Job
The records below are to be repeated in full, exactly as they are.

* Begin Data excerpts *

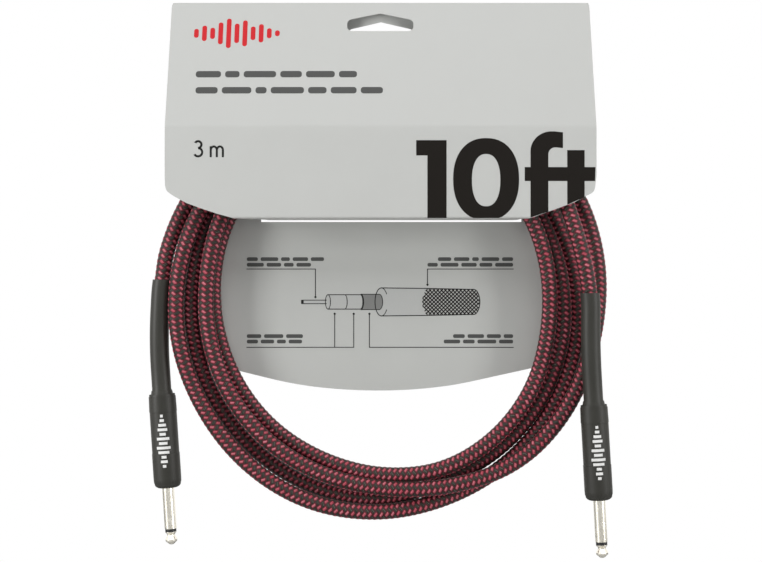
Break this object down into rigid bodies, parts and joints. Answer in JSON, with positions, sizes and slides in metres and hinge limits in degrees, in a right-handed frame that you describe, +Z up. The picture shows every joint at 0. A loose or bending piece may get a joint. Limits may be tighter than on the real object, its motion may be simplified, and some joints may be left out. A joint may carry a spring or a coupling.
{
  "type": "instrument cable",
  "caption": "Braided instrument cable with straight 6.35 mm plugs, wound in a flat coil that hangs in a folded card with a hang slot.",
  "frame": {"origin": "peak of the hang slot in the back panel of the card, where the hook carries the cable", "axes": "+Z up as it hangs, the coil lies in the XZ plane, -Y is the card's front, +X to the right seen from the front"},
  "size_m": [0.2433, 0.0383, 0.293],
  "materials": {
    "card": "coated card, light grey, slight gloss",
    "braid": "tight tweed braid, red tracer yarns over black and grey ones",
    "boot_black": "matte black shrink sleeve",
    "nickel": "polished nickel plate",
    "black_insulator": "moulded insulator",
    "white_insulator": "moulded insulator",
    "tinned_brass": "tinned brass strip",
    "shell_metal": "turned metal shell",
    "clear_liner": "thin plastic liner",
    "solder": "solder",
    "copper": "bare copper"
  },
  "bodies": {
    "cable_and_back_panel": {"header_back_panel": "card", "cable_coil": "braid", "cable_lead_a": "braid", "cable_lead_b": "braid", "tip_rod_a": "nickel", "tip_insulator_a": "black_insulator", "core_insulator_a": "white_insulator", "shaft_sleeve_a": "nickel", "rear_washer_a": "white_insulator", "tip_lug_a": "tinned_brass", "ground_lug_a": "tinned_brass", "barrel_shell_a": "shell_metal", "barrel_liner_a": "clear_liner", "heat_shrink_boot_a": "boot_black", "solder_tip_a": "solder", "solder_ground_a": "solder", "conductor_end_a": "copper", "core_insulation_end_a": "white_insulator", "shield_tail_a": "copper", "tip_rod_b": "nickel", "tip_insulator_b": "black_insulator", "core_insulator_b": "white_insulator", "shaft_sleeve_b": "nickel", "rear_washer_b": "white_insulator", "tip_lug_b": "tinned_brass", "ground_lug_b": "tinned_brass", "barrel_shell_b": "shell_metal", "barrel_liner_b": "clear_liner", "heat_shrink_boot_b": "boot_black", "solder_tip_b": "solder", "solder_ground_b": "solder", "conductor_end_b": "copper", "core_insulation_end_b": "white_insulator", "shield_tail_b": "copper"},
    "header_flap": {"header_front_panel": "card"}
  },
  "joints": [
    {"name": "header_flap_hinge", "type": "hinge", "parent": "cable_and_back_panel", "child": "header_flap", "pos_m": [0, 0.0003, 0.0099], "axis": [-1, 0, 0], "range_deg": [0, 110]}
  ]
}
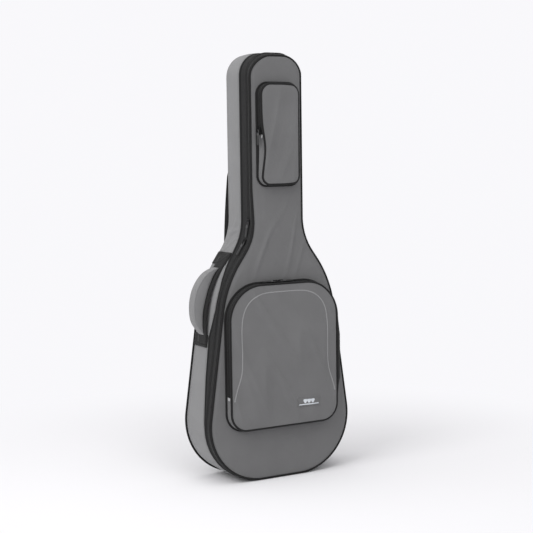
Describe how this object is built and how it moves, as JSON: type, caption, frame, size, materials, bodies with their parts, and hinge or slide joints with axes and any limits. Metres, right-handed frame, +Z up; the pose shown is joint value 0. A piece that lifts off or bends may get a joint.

* End Data excerpts *

Exercise solution
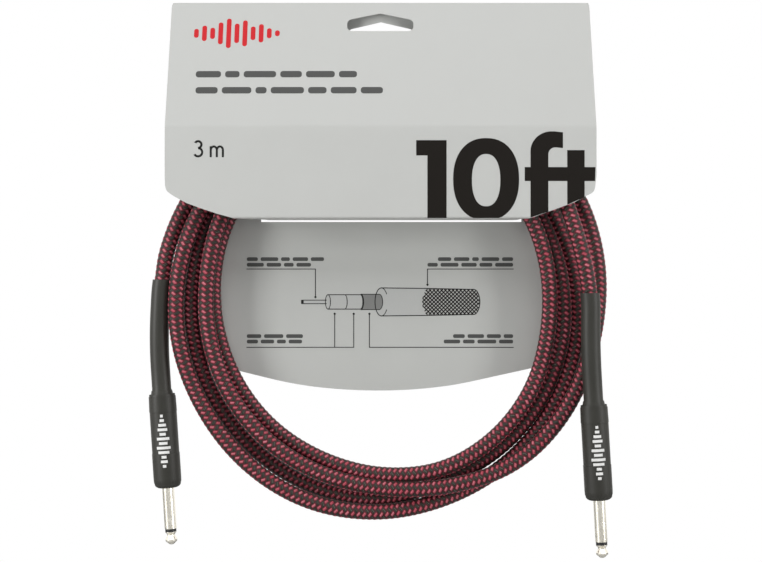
Break this object down into rigid bodies, parts and joints. Answer in JSON, with positions, sizes and slides in metres and hinge limits in degrees, in a right-handed frame that you describe, +Z up. The picture shows every joint at 0. A loose or bending piece may get a joint. Limits may be tighter than on the real object, its motion may be simplified, and some joints may be left out. A joint may carry a spring or a coupling.
{
  "type": "instrument cable",
  "caption": "Braided instrument cable with straight 6.35 mm plugs, wound in a flat coil that hangs in a folded card with a hang slot.",
  "frame": {"origin": "peak of the hang slot in the back panel of the card, where the hook carries the cable", "axes": "+Z up as it hangs, the coil lies in the XZ plane, -Y is the card's front, +X to the right seen from the front"},
  "size_m": [0.2433, 0.0383, 0.293],
  "materials": {
    "card": "coated card, light grey, slight gloss",
    "braid": "tight tweed braid, red tracer yarns over black and grey ones",
    "boot_black": "matte black shrink sleeve",
    "nickel": "polished nickel plate",
    "black_insulator": "moulded insulator",
    "white_insulator": "moulded insulator",
    "tinned_brass": "tinned brass strip",
    "shell_metal": "turned metal shell",
    "clear_liner": "thin plastic liner",
    "solder": "solder",
    "copper": "bare copper"
  },
  "bodies": {
    "cable_and_back_panel": {"header_back_panel": "card", "cable_coil": "braid", "cable_lead_a": "braid", "cable_lead_b": "braid", "tip_rod_a": "nickel", "tip_insulator_a": "black_insulator", "core_insulator_a": "white_insulator", "shaft_sleeve_a": "nickel", "rear_washer_a": "white_insulator", "tip_lug_a": "tinned_brass", "ground_lug_a": "tinned_brass", "barrel_shell_a": "shell_metal", "barrel_liner_a": "clear_liner", "heat_shrink_boot_a": "boot_black", "solder_tip_a": "solder", "solder_ground_a": "solder", "conductor_end_a": "copper", "core_insulation_end_a": "white_insulator", "shield_tail_a": "copper", "tip_rod_b": "nickel", "tip_insulator_b": "black_insulator", "core_insulator_b": "white_insulator", "shaft_sleeve_b": "nickel", "rear_washer_b": "white_insulator", "tip_lug_b": "tinned_brass", "ground_lug_b": "tinned_brass", "barrel_shell_b": "shell_metal", "barrel_liner_b": "clear_liner", "heat_shrink_boot_b": "boot_black", "solder_tip_b": "solder", "solder_ground_b": "solder", "conductor_end_b": "copper", "core_insulation_end_b": "white_insulator", "shield_tail_b": "copper"},
    "header_flap": {"header_front_panel": "card"}
  },
  "joints": [
    {"name": "header_flap_hinge", "type": "hinge", "parent": "cable_and_back_panel", "child": "header_flap", "pos_m": [0, 0.0003, 0.0099], "axis": [-1, 0, 0], "range_deg": [0, 110]}
  ]
}
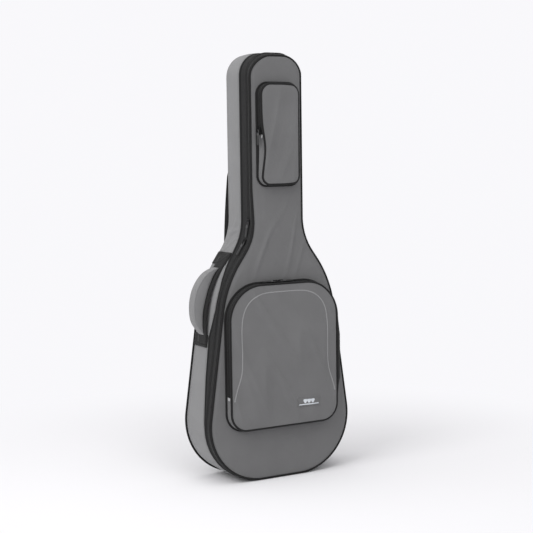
Describe how this object is built and how it moves, as JSON: type, caption, frame, size, materials, bodies with their parts, and hinge or slide joints with axes and any limits. Metres, right-handed frame, +Z up; the pose shown is joint value 0. A piece that lifts off or bends may get a joint.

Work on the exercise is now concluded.